Swati...I would love to do a graphic novel. I have two ideas I would like to try. One I am very slowly gathering research for...the other idea is for a play. I do think an extended version of Tamara's story would make an interesting graphic novel idea. It's not something I would come back to in the daily strip ...but as a complimentary piece of work for BF. That's a very interesting idea. I'm going to give that some more thought. Thanks!

Claire

Thankyou for again producing such a compelling storyline. I've been following it with avid interest, much like your infertility/adoption storyline from years ago. Keep up the great work - Between Friends is one of my favourite comics!

Swati

Two thoughts here. One, it takes a comprehensive clarity of vision to be able to 'give the reader something conclusive each day'. You have to be able to visualize the story in totality as well as in sections of three paneled mini story each. To know the story inside out as it were, so as to be manipulate its presentation in this format. So hats off to you for this great story. I am sure you could do a graphic novel or better - set of short stories for us :)

In fact, this is related to the other thought - would dearly love to see some strips which could have been drawn but didn't, if you ever have the time... Some strips that could fit retrospectively now into the published versions, like what happens when Tamara does leave and Jake tries to find her. The way she deals with a new life. Or more about her background - see what I mean? Enough material for a novel!

Mike Peterson

I think that, as you are pressed to turn this into come kind of Special Thing, you might want to look at Norm Feuti's book, "Pretending You Care," which was solicited based on his strip "Retail" but which is an actual book based on his years in the retail industry.

It's quite a bit longer than anything you'd want to extract from this series -- and you do need to keep it punchy and focused.

But I think you'd find the combination of text and comics to be something you could tap into in order to create a piece that would tell Tamara's story while also telling the story of what you learned and what you wanted to portray.
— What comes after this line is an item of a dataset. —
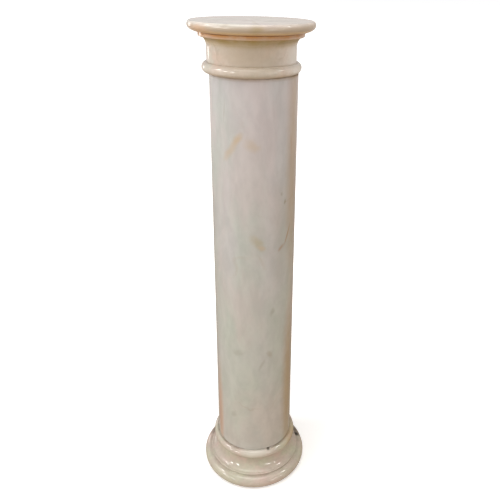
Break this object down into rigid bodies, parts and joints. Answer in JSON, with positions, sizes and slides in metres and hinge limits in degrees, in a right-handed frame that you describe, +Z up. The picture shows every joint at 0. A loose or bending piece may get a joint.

And good luck. Whatever you come up with, I'll buy a copy!

Chris

Again, thank you for this engrossing storyline ... not the light stuff we've come to expect from your outlook on women and their lives, friendships, etc. (which I love, by the way) - I have been racing to the comics page in our paper each day to keep up with the story, and even my 15yo son has been reading it!

Robert G.

I liked that you had Tamara return to Jake. That's one of the most frustrating things about trying to help women in that situation--they go back! Thanks for keeping it real.